Page 69 of Mostly My Boss
Snot on a three-hundred-dollar blouse, because that’s how I dressed now, but I was still the poor girl from the farm who didn’t really fit anywhere.
“It’s okay, Carol,” he said, not looking at her, but looking at me instead. “Ask it again. We’re ready now.”
“All right. How long have you two been in love?”
A sob rushed out of me. I couldn’t do this. I couldn’t. Ethan was breaking things open that couldn’t be put back together.
“I’ve been in love with Julia for a very long time,” Ethan said. “So in love with her that it felt too big and too frightening to ever acknowledge it. So I didn’t. When my father died, and I reached out to her…that’s when I knew I couldn’t hide from it anymore. And it was as big and frightening as I thought. So I got on a plane and ran away to the other side of the planet. That was my mistake. I came back to fix it. We’re here now. And we’re going to push through this to the other side.”
“And you, Julia?” Carol asked.
“I can’t,” I panted. Breathing was too hard. The anxiety was crushing me. “What are you doing?” I shouted at him. “I told you I would come back. Now you’re ruining everything!”
“I don’t want you to come back to the way things were. That’s not what all this was about. You working for me again... I don’t know why I’m even discussing it. There’s nothing to come back to.”
I tried to think. I tried to breath. Nothing made sense anymore. He didn’t love me. He’d never loved me. If he’d loved me…
“What do you mean?” I asked him.
“I sold it. The company. Phoenix. All of it. It’s gone. No more job. And I’m not your boss anymore. That’s why I was late getting here today. There was an endless amount of red tape Daniel had to walk me through. Julia? Look at me. What are you thinking?”
“You. Sold. The. Company.” I shook my head trying to clear the buzzing in my ears. This was madness. The company had meant everything to Ethan. It was his life’s work. Money was like some secondary prize for him. What he cared about were the ideas. Always the ideas. He’d already revolutionized the medical industry. He was working on the airline industry. None of this made sense.

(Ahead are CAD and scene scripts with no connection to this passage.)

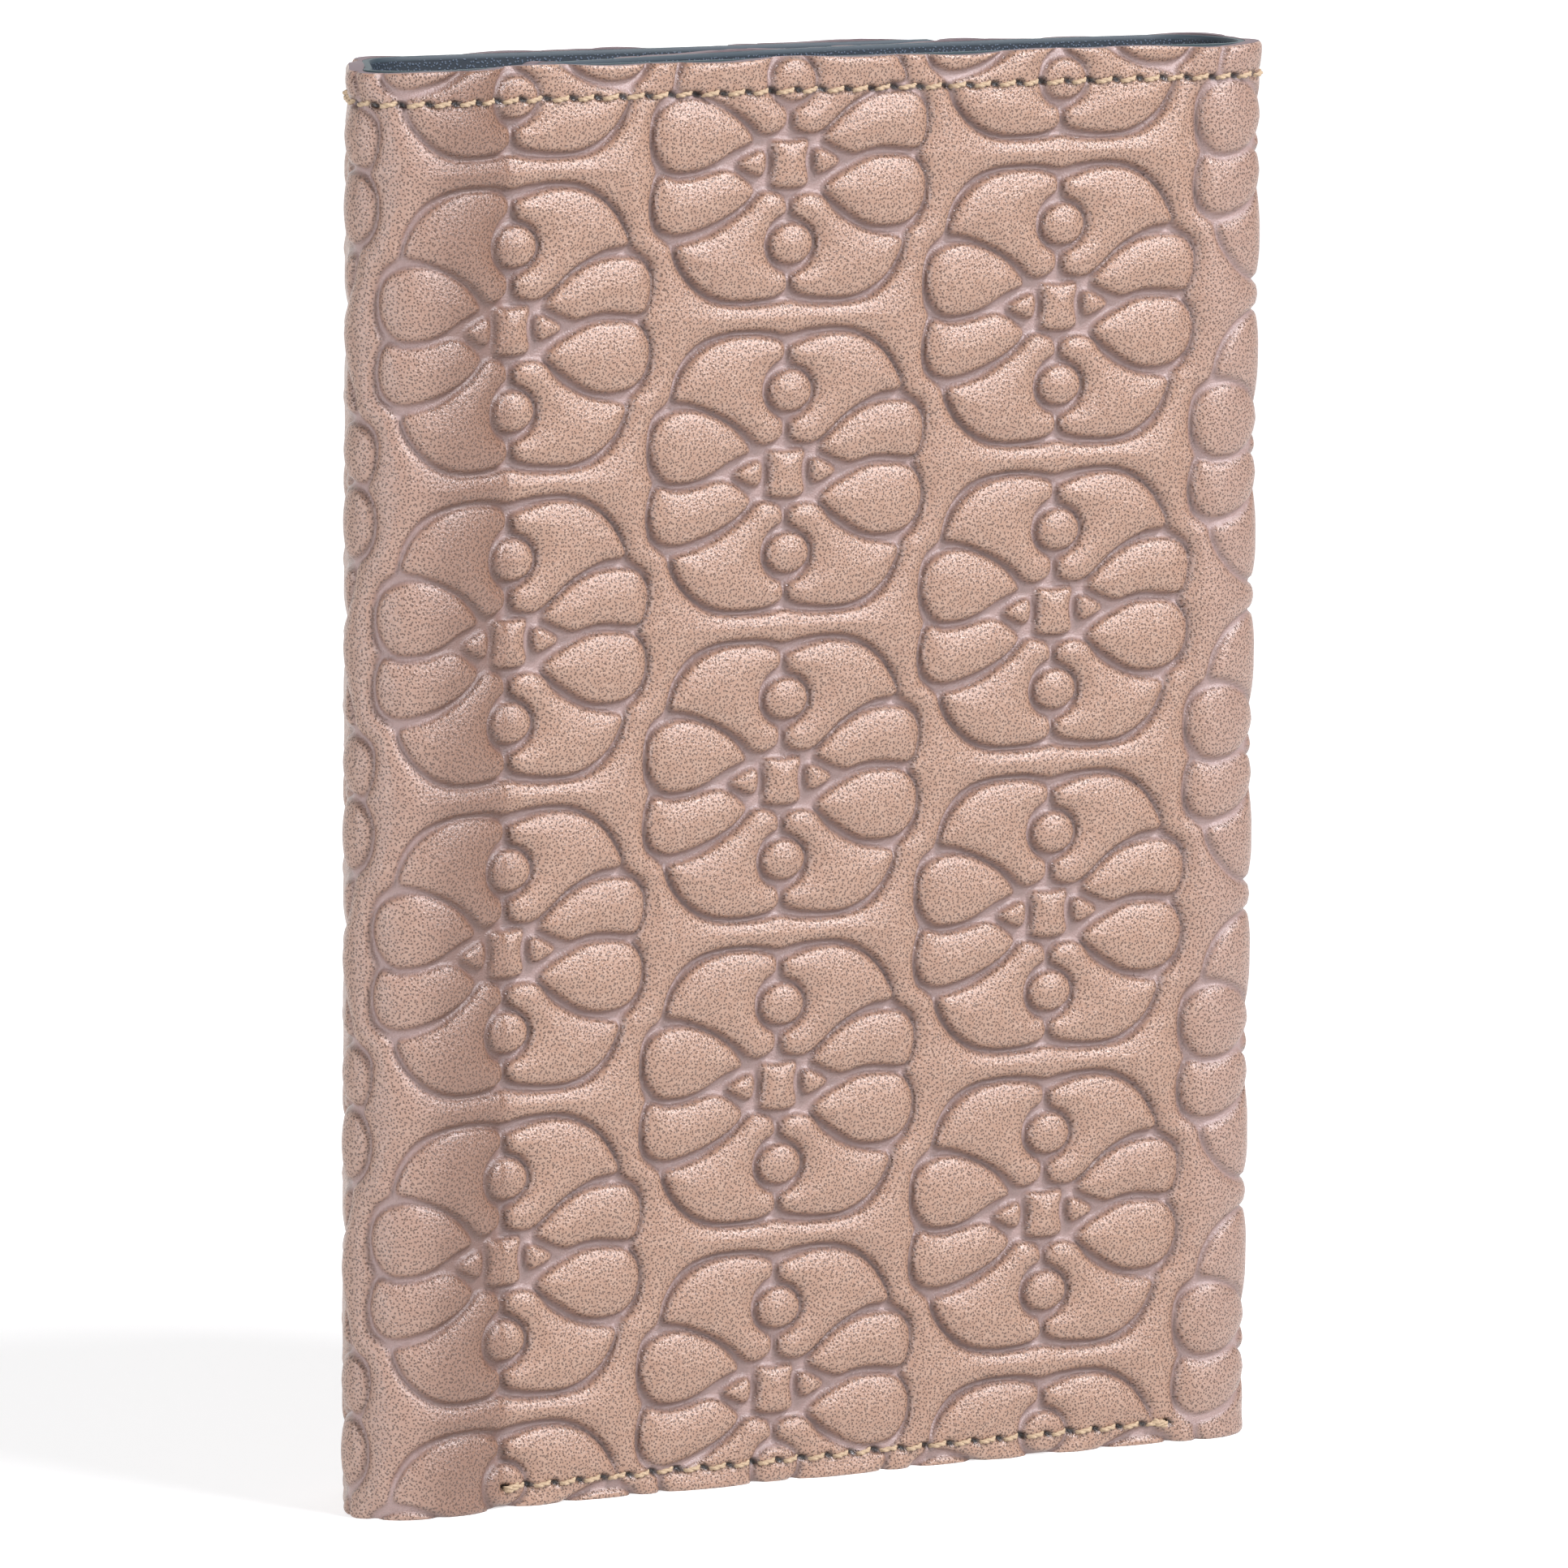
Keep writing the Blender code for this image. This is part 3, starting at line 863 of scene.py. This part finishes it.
def plain_material(name, colour, roughness, grain=0.0):
    n = Nodes(name)
    if grain:
        where = n.add("ShaderNodeTexCoord").outputs["Object"]
        n.bump(n.noise(where, grain, 3.0), 0.03 * MM)
    return n.set(Base_Color=colour, Roughness=roughness)


def thread_material():
    n = Nodes("waxed thread")
    where = n.add("ShaderNodeTexCoord").outputs["Object"]
    fibres = n.noise(where, 9000.0, 2.0)
    colour = n.mix(fibres, srgb(200, 178, 148), srgb(140, 118, 92))
    return n.set(Base_Color=colour, Roughness=0.65)


LEATHER = leather_material()
CUT_EDGE = cut_edge_material()
LINING_FACE = lining_material()
LINING_EDGE = plain_material("lining edge", srgb(52, 70, 74), 0.6)
SLEEVE = plain_material("pocket cloth", srgb(60, 74, 82), 0.7, 2500.0)
THREAD_MATERIAL = thread_material()

# Spacing of each piece's grid of points, in millimetres
FINE, COARSE = 0.25, 0.4
GRID = {"back_flap": COARSE, "left_fold": FINE, "front": FINE, "right_fold": 0.3, "inner_flap": COARSE}
for piece_name, grid_step in GRID.items():
    add_leather(piece_name, grid_step)
    add_lining(piece_name, 0.5)
add_top_threads()
add_bottom_threads()
add_edge_threads()
add_sleeve("front_sleeve", "front_panel")
add_sleeve("back_flap_sleeve", "back_flap")


def glowing_white(name, tone, glow):
    material = plain_material(name, (tone, tone, tone, 1), 0.9)
    shader = material.node_tree.nodes["Principled BSDF"]
    shader.inputs["Emission Color"].default_value = (1, 1, 1, 1)
    shader.inputs["Emission Strength"].default_value = glow
    return material


def fade_in_front(material, near, far, share):
    """Lowers a floor's glow in front of the cover, from the near to the far distance."""
    tree = material.node_tree
    position = tree.nodes.new("ShaderNodeSeparateXYZ")
    ramp = tree.nodes.new("ShaderNodeMapRange")
    glow = tree.nodes["Principled BSDF"].inputs["Emission Strength"]
    coordinates = tree.nodes.new("ShaderNodeTexCoord")
    tree.links.new(coordinates.outputs["Object"], position.inputs[0])
    tree.links.new(position.outputs["Y"], ramp.inputs["Value"])
    ramp.inputs["From Min"].default_value = -far
    ramp.inputs["From Max"].default_value = -near
    ramp.inputs["To Min"].default_value = share * glow.default_value
    ramp.inputs["To Max"].default_value = glow.default_value
    tree.links.new(ramp.outputs["Result"], glow)
    return material


STAGE_HALF = 3.0
BACKDROP_Y = 1.6


def add_floor():
    half = STAGE_HALF
    z = FLOOR_Z * MM
    corners = [(-half, -half, z), (half, -half, z), (half, half, z), (-half, half, z)]
    floor_white = fade_in_front(glowing_white("floor", 0.5, 0.62), 0.15, 0.5, 0.2)
    floor = add_mesh("floor", corners, [(0, 1, 2, 3)], [floor_white])
    wall_y = BACKDROP_Y
    corners = [(-half, wall_y, -1), (half, wall_y, -1), (half, wall_y, half), (-half, wall_y, half)]
    backdrop = add_mesh("backdrop", corners, [(0, 1, 2, 3)], [glowing_white("backdrop", 0.5, 1.0)])


# Each light: where it hangs in metres, its diameter in metres and its power in watts
LIGHTS = {
    "key": ((0.45, -0.6, 1.0), 0.26, 14.0),
    "sheen": ((0.38, -0.85, 0.62), 0.3, 8.0),
    "fill": ((-0.9, -0.4, 0.3), 0.4, 5.6),
}


def add_light(name, position, size, power, target):
    data = bpy.data.lights.new(name, "AREA")
    data.shape = "DISK"
    data.size = size
    data.energy = power
    data.color = (0.97, 0.95, 1.0)
    light = bpy.data.objects.new(name, data)
    bpy.context.scene.collection.objects.link(light)
    light.location = position
    aim = Vector(target) - Vector(position)
    light.rotation_euler = aim.to_track_quat("-Z", "Y").to_euler()


def add_lighting():
    world = bpy.data.worlds.new("studio")
    bpy.context.scene.world = world
    world.use_nodes = True
    world.node_tree.nodes["Background"].inputs["Color"].default_value = (1, 1, 1, 1)
    world.node_tree.nodes["Background"].inputs["Strength"].default_value = 0.1
    middle = (0, 0, HEIGHT / 2 * MM)
    for name, (position, size, power) in LIGHTS.items():
        add_light(name, position, size, power, middle)


# The camera, in millimetres from the front panel's left bottom corner, and its angles in degrees
CAMERA_AT = (-489.0, -966.5, 224.2)
CAMERA_TURN, CAMERA_DOWN, CAMERA_ROLL = 28.23, 8.04, 0.44
CAMERA_LENS = 260.9


def add_camera():
    azimuth, down, roll = (math.radians(a) for a in (CAMERA_TURN, CAMERA_DOWN, CAMERA_ROLL))
    forward = Vector(
        (math.sin(azimuth) * math.cos(down), math.cos(azimuth) * math.cos(down), -math.sin(down))
    )
    right = Vector((math.cos(azimuth), -math.sin(azimuth), 0))
    up = right.cross(forward)
    tilted_right = math.cos(roll) * right + math.sin(roll) * up
    tilted_up = -math.sin(roll) * right + math.cos(roll) * up
    data = bpy.data.cameras.new("camera")
    data.sensor_width = 36.0
    data.lens = CAMERA_LENS
    data.clip_start, data.clip_end = 0.05, 10.0
    camera = bpy.data.objects.new("camera", data)
    bpy.context.scene.collection.objects.link(camera)
    corner = Vector((ORIGIN_X, ORIGIN_Y, FLOOR_Z))
    matrix = Matrix((tilted_right, tilted_up, -forward)).transposed().to_4x4()
    matrix.translation = (Vector(CAMERA_AT) + corner) * MM
    camera.matrix_world = matrix
    bpy.context.scene.camera = camera


add_floor()
add_lighting()
add_camera()
bpy.context.scene.view_settings.view_transform = "Standard"

bpy.context.view_layer.update()
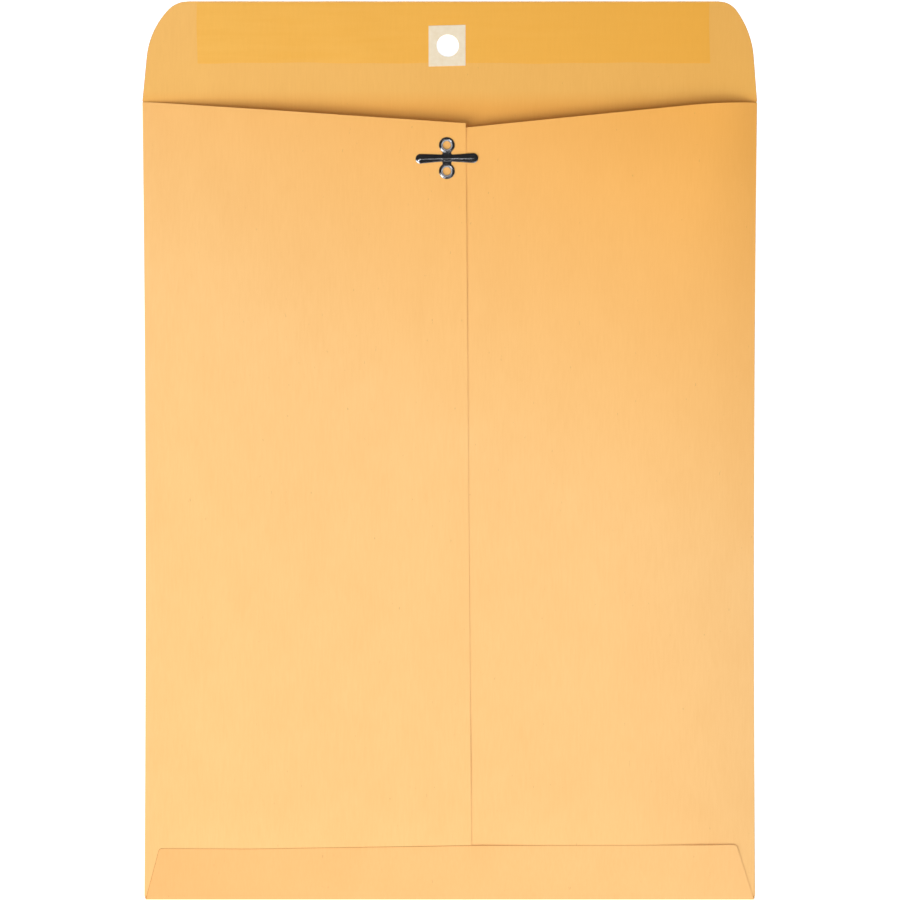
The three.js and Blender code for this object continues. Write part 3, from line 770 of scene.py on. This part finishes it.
# %% Make the bottom flap
FOOT_END_INSET = 0.5 * MM
FOOT_INSET = {-1: 6.1 * MM, 1: 7.7 * MM}
FOOT_ROUND = 0.9 * MM
FOOT_SKEW = 1.55 * MM
FOOT_SKEW_RUN = (-83 * MM, 12 * MM)
FOOT_BEND = (FOLD_GAP + 2 * LAYER_STEP + 2 * PAPER) / 2
FOOT_CURL = 0.6 * MM
FOOT_CURL_RUN = 3.5 * MM
FOOT_CURLS = [(107, 15, 1.0), (20, 10, 0.4)]
FOOT_ROW_STEP = 1.2 * MM
FOOT_END = 18 * MM
SLANT_TO = 110 * MM


def bottom_reach(side, from_fold):
    """The distance from the middle to the flap's slanted end."""
    slant = lerp(FOOT_END_INSET, FOOT_INSET[side], np.clip(from_fold / FOOT_HEIGHT, 0, 1))
    into_corner = np.clip((from_fold - FOOT_HEIGHT + FOOT_ROUND) / FOOT_ROUND, 0, 1)
    return HALF_WIDTH - slant - FOOT_ROUND * (1 - np.sqrt(1 - into_corner ** 2))


def over_the_back(x, y):
    """The height of what lies on the back panels, before the pocket rises."""
    return 2 * PAPER + FOLD_GAP + layer_height(x, y) + LAYER_GAP


def bottom_skew(x, from_fold):
    """How much higher the flap reaches on its right side."""
    start, stop = FOOT_SKEW_RUN
    return FOOT_SKEW * np.clip((x - start) / (stop - start), 0, 1) * from_fold / FOOT_HEIGHT


def bottom_curl(x, from_fold):
    """The top edge stands up near its right corner and a little beside the seam."""
    from_edge = FOOT_HEIGHT - from_fold
    return FOOT_CURL * bells(x, FOOT_CURLS) * np.exp(-from_edge / FOOT_CURL_RUN)


def bottom_row(from_fold):
    """The x of one row's points."""
    left, right = -bottom_reach(-1, from_fold), bottom_reach(1, from_fold)
    near = spread(0, FOOT_END, COLUMN_STEP / 2)
    width = bottom_reach(-1, 0.0) + bottom_reach(1, 0.0) - 2 * FOOT_END
    count = len(spread(0, width, COLUMN_STEP))
    inner = np.linspace(left + FOOT_END, right - FOOT_END, count)[1:-1]
    return np.concatenate([left + near, inner, right - near[::-1]])


def bottom_sheet():
    fold_y = BOTTOM_Y + FOOT_BEND
    edge_y = BOTTOM_Y + FOOT_HEIGHT
    straight = spread(fold_y, edge_y - FOOT_ROUND, FOOT_ROW_STEP)
    corner = edge_y - FOOT_ROUND * (1 - np.sin(np.linspace(0, math.pi / 2, 12)))[1:]
    rows = []
    for angle in np.linspace(-math.pi / 2, math.pi / 2, 11)[:-1]:
        x = bottom_row(0.0)
        y = fold_y - (FOOT_BEND - PAPER / 2) * math.cos(angle)
        z = lerp(PAPER / 2, over_the_back(x, fold_y) + PAPER / 2, (1 + math.sin(angle)) / 2)
        rows.append(grid(x, y, z))
    for row_y in clear_of_edge(np.concatenate([straight, corner])):
        from_fold = row_y - BOTTOM_Y
        x = bottom_row(from_fold)
        y = row_y + bottom_skew(x, from_fold)
        z = over_the_back(x, y) + PAPER / 2 + bottom_curl(x, from_fold) + corner_swell(x, y)
        rows.append(grid(x, y, z))
    slant = lambda x: CUT_SLANT * (x < SLANT_TO)
    return sheet("bottom_flap_sheet", np.array(rows), PAPER, slant=slant)


bottom = bottom_sheet()
apply_tree(bottom, pocket_relief, {"Rise": POCKET_RISE, "Material": kraft_foot})
pull_sides_in(bottom)
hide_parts("bottom_flap")
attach(bottom, "pocket")
print(bottom.name, len(bottom.data.polygons), "faces")

# %% [markdown]
# The glue lines are thin films between the layers. They are never seen from
# outside, but they are part of the object, and they follow the same relief.

# %% Make the glue lines
GLUE_FILM = 0.06 * MM
GLUE_INSET = 2.5 * MM
CLEAR_OF_CLINCH = HOLLOW_RADIUS + 1.2 * MM
BOTTOM_GLUE_REACH = HALF_WIDTH - 14 * MM
BOTTOM_GLUE_FROM = BOTTOM_Y + 5 * MM
BOTTOM_GLUE_TO = BOTTOM_Y + 17 * MM


def film(name, x_low, x_high, y_low, y_high, z_of):
    """A thin film between two edges that are functions of y."""
    y = spread(y_low, y_high, ROW_STEP)[:, None]
    across = np.linspace(0, 1, max(6, int((x_high(y_low) - x_low(y_low)) / COLUMN_STEP)))
    x = lerp(x_low(y), x_high(y), across[None])
    obj = sheet(name, grid(x, y, z_of(x, y)), GLUE_FILM)
    apply_tree(obj, pocket_relief, {"Rise": POCKET_RISE, "Material": glue_finish})
    return obj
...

He nodded. “I thought that if we were going to do this, we should be equals.”
Equal. Equal with Ethan. That didn’t seem right.
“Julia, you haven’t said how you felt. About Ethan,” Carol prompted.
I looked at the counselor, so calm, so unfazed as she sat there pushing all my buttons to the point where I felt like I was coming apart at the seams.
“I feel…I feel…like...” I looked at the clock on the wall behind her. The clock I’d used as a focal point to see my way through this. A countdown until I could finally be free. Only, in the end, I’d nearly caved, offered him everything he wanted, which was for me to stay.
Only there was no place to stay anymore.
He sold the company. He said he loved me.
None of that could be true.
“I feel like the hour is up.” I stood, my legs barely able to hold me.
“Jules, don’t do this,” Ethan growled.
“You said one hour. I gave you that hour. Goodbye, Ethan.”
“Jules!”
He was shouting but I wasn’t listening. I had to get out of that office. I had to or I was going to fall apart. So I ran. On my fancy heels, through the lobby, to the elevators.
The doors were closing as Ethan came through the lobby still shouting my name. Ordering me not to go. Demanding that I come back and talk to him.
Because that’s how it had always been between us. He was the boss and I was his loyal servant. Until I wasn’t.
“You’re not the boss of me anymore!” I shouted at him through the closing doors.
And when they closed, shutting him out, I slid down the back of the elevator until my ass hit the floor, and I sobbed.